She keeps stopping to wipe away the tears as she tells the story of her missing 15 year-old son and her husband.
They both disappeared during Bosnia's bitter ethnic conflict in the early 1990s as they tried to flee their home.
"We came to a barricade with Serb soldiers, where they told my younger son to step out," she said. "I was telling them not to take him away as he was young and he was sick."
"They told me: 'Don't you worry, we will treat him with medicines and when he is better we will bring him back to you.' That was the last time I saw my son."
Fuad Hodzic and his father were victims of an ethnic cleansing campaign on a scale not seen in Europe since the Holocaust.
Some 40,000 civilians were murdered as Serbs, Muslims and Croats fought for control of Bosnia from 1992 to 1995. Most of the victims were male, and most were Muslims.
The task of putting names to the bones in the mass graves was so big that a specific organisation was set up - The International Commission on Missing Persons (ICMP).
"The families need to be told 'That box contains the remains of your loved one'," says Gordon Bacon, the ICMP's chief of staff and a former UK detective.
"Then they can bury that person and be satisfied that person is dead. Only then can they get on with their lives and have closure."
It is an immense and grisly task, but the ICMP's scientists recently made a crucial breakthrough. They used DNA analysis to match some of the bones with their living relatives - and began giving some of the victims a name.
DNA identification has been used in the past in plane crashes, but it has never been attempted on such an enormous scale.
At the city cemetery in Tuzla, northern Bosnia, is a huge cold store that looks from the outside like a small industrial unit.
Inside is a catalogue of human misery and suffering - the anonymous remains of 4,000 people killed in the Srebrenica massacre in July 1995.
The air stings with the stench of decay. Rows and rows of unlabelled white body bags make a disturbing sight.
In an adjoining room, workers cut small bone samples from each skeleton and store them in a domestic freezer. These fragments are then taken to the ICMP's laboratory in Sarajevo, where they are powdered and their DNA is extracted and profiled.
This gives each skeleton a unique "fingerprint".
John Crews, the ICMP's DNA laboratory director, said: "If you think of your DNA as a book of about 300,000 pages, we are looking for information found on 16 of those pages."
The computer screen behind him glows with columns of red, green and blue lines - the DNA profiles of 34 bodies.
One of the problems is that the genetic material in the bones degrades over time.
"We start by looking for a needle in a haystack," he said. "Using genetic amplification techniques we make the needle bigger than the haystack."
At the same time, all across Bosnia teams of investigators are tracking down the families of the missing and taking blood samples for DNA testing.
The blood and bone profiles can then be compared to look for matches. The first match was made just a few weeks ago.
"I don't know if there was a dry eye in the room where we did this comparison," said Ed Huffine, the ICMP's director of forensic science. "It showed everything we had laboured for in the past two-and-a-half years worked."

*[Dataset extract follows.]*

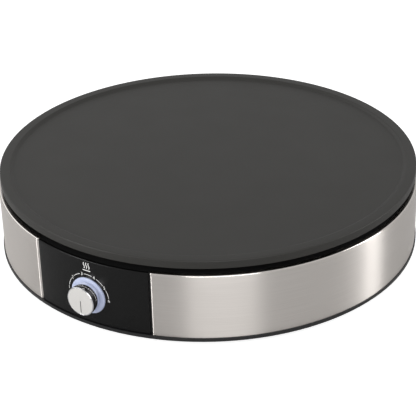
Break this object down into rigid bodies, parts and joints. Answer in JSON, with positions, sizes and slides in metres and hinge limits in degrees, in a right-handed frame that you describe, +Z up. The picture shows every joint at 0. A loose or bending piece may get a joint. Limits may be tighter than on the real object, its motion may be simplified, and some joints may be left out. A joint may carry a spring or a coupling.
{
  "type": "round electric griddle",
  "caption": "Round tabletop electric griddle: a rimmed non-stick plate on a drum body with a brushed steel band and one lit front dial.",
  "frame": {"origin": "on the table under the plate, on the axis that the plate and the body share", "axes": "+Z up, out of the cooking surface; the control knob faces -Y; +X is on the right of someone who faces the knob"},
  "size_m": [0.4059, 0.4237, 0.0844],
  "materials": {
    "nonstick_plate": "non-stick coating on cast aluminium, satin",
    "element_tube": "heat-browned steel tube",
    "heat_shield": "bright rolled sheet",
    "body_moulding": "moulded, fine grain",
    "brushed_band": "brushed along its length",
    "panel_moulding": "satin moulding",
    "light_ring": "milky, lit from behind",
    "circuit_board": "lacquered",
    "lamps": "clear moulding",
    "zinc_plate": "zinc plated sheet",
    "ceramic_white": "glazed ceramic",
    "brass": "machined",
    "steel_bright": "bright",
    "plated_knob": "spun face, bright edge",
    "copper": "drawn copper tube",
    "rubber_grommet": "soft moulding",
    "fuse_sleeve": "woven glass sleeve",
    "connector_sleeve": "moulded sleeve",
    "lead_brown": "silicone insulation",
    "lead_blue": "silicone insulation",
    "lead_earth": "silicone insulation",
    "gland_moulding": "moulded nylon",
    "cover_moulding": "moulded, textured",
    "rubber_foot": "moulded rubber",
    "fasteners": "zinc plated"
  },
  "bodies": {
    "base": {"block_screws": "fasteners", "board_screws": "fasteners", "board_spacers": "ceramic_white", "bottom_cover": "cover_moulding", "bracket_screws": "fasteners", "bulb_clamp": "zinc_plate", "capillary_grommet": "rubber_grommet", "capillary_tube": "copper", "clamp_screws": "fasteners", "control_panel": "panel_moulding", "cord_clamp": "body_moulding", "cord_clamp_screws": "fasteners", "cord_gland": "gland_moulding", "cover_screws": "fasteners", "diaphragm_capsule": "steel_bright", "drum": "body_moulding", "earth_lead": "lead_earth", "earth_screw": "fasteners", "earth_tag": "brass", "element_beads": "ceramic_white", "element_blades": "brass", "foot_front_left": "rubber_foot", "foot_front_right": "rubber_foot", "foot_rear_left": "rubber_foot", "foot_rear_right": "rubber_foot", "fuse_clamp": "zinc_plate", "fuse_feed_lead": "lead_brown", "gland_nut": "gland_moulding", "griddle_plate": "nonstick_plate", "heat_shield": "heat_shield", "heater_lead": "lead_brown", "heating_element": "element_tube", "lamp_board": "circuit_board", "lamp_lead": "lead_blue", "lamps": "lamps", "light_ring": "light_ring", "live_lead": "lead_brown", "neutral_lead": "lead_blue", "panel_screws": "fasteners", "panel_washers": "fasteners", "plate_screws": "fasteners", "plate_spacers": "steel_bright", "plate_washers": "fasteners", "spade_connectors": "connector_sleeve", "steel_band": "brushed_band", "terminal_block": "ceramic_white", "terminal_screws": "brass", "thermal_fuse": "fuse_sleeve", "thermostat_blades": "brass", "thermostat_body": "ceramic_white", "thermostat_bracket": "zinc_plate", "thermostat_bulb": "copper", "thermostat_frame": "zinc_plate", "thermostat_screws": "fasteners"},
    "knob": {"knob_cap": "plated_knob", "knob_core": "body_moulding", "knob_clip": "steel_bright", "thermostat_shaft": "brass"}
  },
  "joints": [
    {"name": "knob_turn", "type": "hinge", "parent": "base", "child": "knob", "pos_m": [0, -0.19, 0.0352], "axis": [0, 1, 0], "range_deg": [0, 270]}
  ]
}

When the system gets up to full speed, it is hoped hundreds of identifications could be made each month.
Hopes of healing
A few weeks after giving her blood sample, Ramiza Hodzic was one of the very first people to be told the news they all dread - the remains of her son Fuad had been identified.
"It's better for me at least to know where his bones are," she said. "Now I can bury him, I can go and see his grave."
There is a long silence as Ramiza fights back tears.
"They say we must all live together now, but I don't know how I can deal with that," she said. "I wish my heart would break into pieces. I wish I could die."
Naming Bosnia's dead will not bring and end to the families' misery, but it may start to build some pillars of truth in a society riven by resentment and distrust.
And without these pillars, bridges between the divided communities will never be rebuilt.